Kenya’s former Olympic steeplechase champion Conseslus Kipruto has said it was “painful and difficult” not to compete in the event at Tokyo 2020, as he prepares to return to the track.
Kipruto triumphed in Rio in 2016 but failed to qualify for Tokyo after dropping out of the event during the national trials in June.
He also dropped out while competing in a Diamond League meeting in Rome – but he said that Saturday’s event in Paris will play out differently.
“It was painful and difficult to not compete at the Olympics”, Kipruto, who is also a two-time world champion, told BBC Sport Africa.
“My body is feeling very good after a successful training regime, and I feel like I have come back to my best. I am back to the business of winning races.”
Kipruto goes into Saturday’s race in an unfamiliar position: not being pre-race favourite.
The Paris field does give him the opportunity to come face to face with the newly minted Olympic champion, Soufiane El Bakkali – the Moroccan who ended Kenya’s 40-year unbroken run of Olympic steeplechase dominance.
“We have always claimed the 3000m steeplechase race is our specialty, and that’s why we won the Olympic title nine times in a row before El Bakkali’s triumph in Tokyo,” Kipruto said.

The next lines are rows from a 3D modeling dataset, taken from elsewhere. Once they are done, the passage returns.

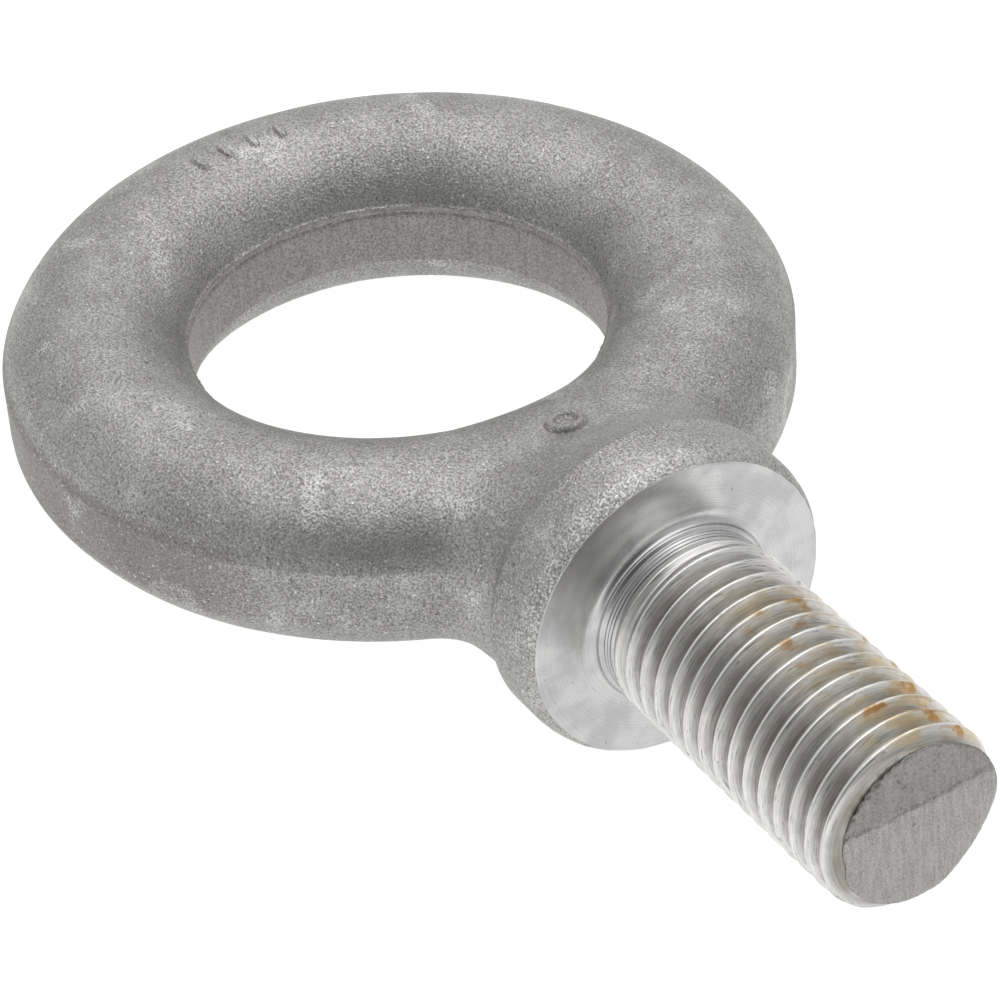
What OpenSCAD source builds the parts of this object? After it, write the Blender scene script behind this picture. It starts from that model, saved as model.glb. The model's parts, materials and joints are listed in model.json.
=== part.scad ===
// Forged lifting eye bolt with a machined shoulder and a coarse metric thread.
// The real one is a single closed-die forging. It is drawn here as the zones it is made in,
// which meet face to face: the ring and neck as forged, the turned seat, the cut thread.
// Millimetres. The origin is the centre of the eye, +X runs along the thread to its tip,
// and +Z is the axis of the eye.

/* [Eye ring] */
// Diameter of the eye, the trimmed flat inside the ring
eye_d = 45; // [44:0.5:46]
// Outer diameter of the ring, over its trimmed flat
ring_d = 84.4; // [83.4:0.2:85.4]
// How much thicker the forged bar is than the ring is wide
bar_excess = 1.1; // [0.8:0.1:1.6]

/* [Neck and shoulder] */
// Distance from the centre of the eye to the machined seat
seat_x = 53.6; // [53:0.1:55]
// Diameter of the machined seat
seat_d = 33; // [32:0.5:33.6]
// Diameter of the shoulder as forged
shoulder_d = 35; // [34.6:0.2:36]
// Thickness of the shoulder behind the machined layer
shoulder_len = 6.6; // [6:0.2:7]
// Thickness of the layer that the turning tool leaves bright
seat_len = 1; // [0.8:0.1:1.2]
// Width of the neck between ring and shoulder
neck_w = 33.2; // [32:0.2:33.6]
// Thickness of the neck where it leaves the ring
neck_thin = 18.4; // [17:0.2:19]
// Thickness of the neck where it reaches the shoulder
neck_thick = 32; // [30:0.5:33]

/* [Thread] */
// Nominal diameter of the thread
thread_d = 20; // [20:2:22]
// Pitch of the thread
pitch = 2.5; // [1.5, 2, 2.5]
// Full turns of thread
turns = 14; // [10:1:16]
// Distance from the seat to the first full turn
root_len = 2.5; // [2:0.1:3]
// Radius of the turned fillet where the shank leaves the seat
root_fillet = 1.3; // [0.8:0.1:1.8]
// Length of the bevelled point
point_len = 1.7; // [1.5:0.1:2.5]
// Diameter of the end face
point_d = 18.4; // [17.4:0.2:18.6]

/* [Forge marks] */
// Height of the raised marks above the ring
mark_h = 0.5; // [0.3:0.1:0.8]
// Number of code bars on the ring
bars = 4; // [3:1:6]
// Angle from one code bar to the next
bar_step = 6; // [5:0.5:8]

/* [Hidden] */
$fn = 96;
eye_r = eye_d / 2;
ring_r = ring_d / 2;
bar_r = (ring_r - eye_r + bar_excess) / 2;
bar_path_r = (ring_r + eye_r) / 2;
shoulder_r = shoulder_d / 2;
seat_r = seat_d / 2;
// where the zones meet along the thread's axis
seat_back_x = seat_x - seat_len;
shoulder_back_x = seat_back_x - shoulder_len;
neck_start_x = bar_path_r - 2;
thread_x = seat_x + root_len;
point_x = thread_x + turns * pitch;
tip_x = point_x + point_len;
// breaks on the shoulder's edges: long ones at the back as forged, a short one at the front
back_break = 1.8;
back_drop = 0.9;
front_break = 1;
front_drop = 0.4;
// ISO metric profile: crest flat, depth and 30 degree flanks
crest_r = thread_d / 2;
crest_w = pitch / 8;
groove_depth = 0.6134 * pitch;
flank_w = groove_depth * tan(30);
groove_r = crest_r - groove_depth;
// the fillet runs from the seat down to the shank, which stays plain up to the first turn
fillet_r = crest_r + root_fillet;
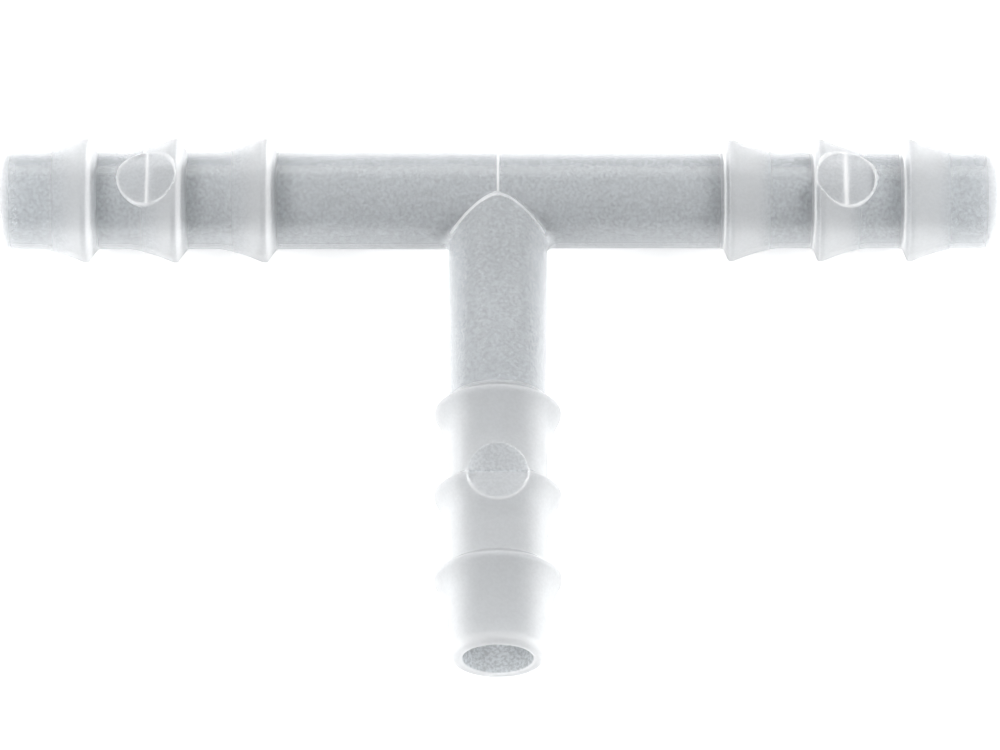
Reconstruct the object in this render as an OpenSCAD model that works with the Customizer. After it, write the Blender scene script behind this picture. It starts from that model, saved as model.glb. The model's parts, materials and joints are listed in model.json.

“My absence in Tokyo contributed to the end of Kenya’s dominance, but I am ready to bring back the glory.
“Watching the Olympics from home, I felt the helplessness knowing I couldn’t defend my title. I felt discouraged for a while, but I have turned that discouragement into positivity – especially now that the back and hamstring injuries that have bothered me the whole season are over.”
Other African athletes in the water-and-barrier race at the Paris meeting include Oympics bronze medallist Bejamin Kigen of Kenya, Getnet Wale of Ethiopia and Eritrea’s Haileselassie Yemane.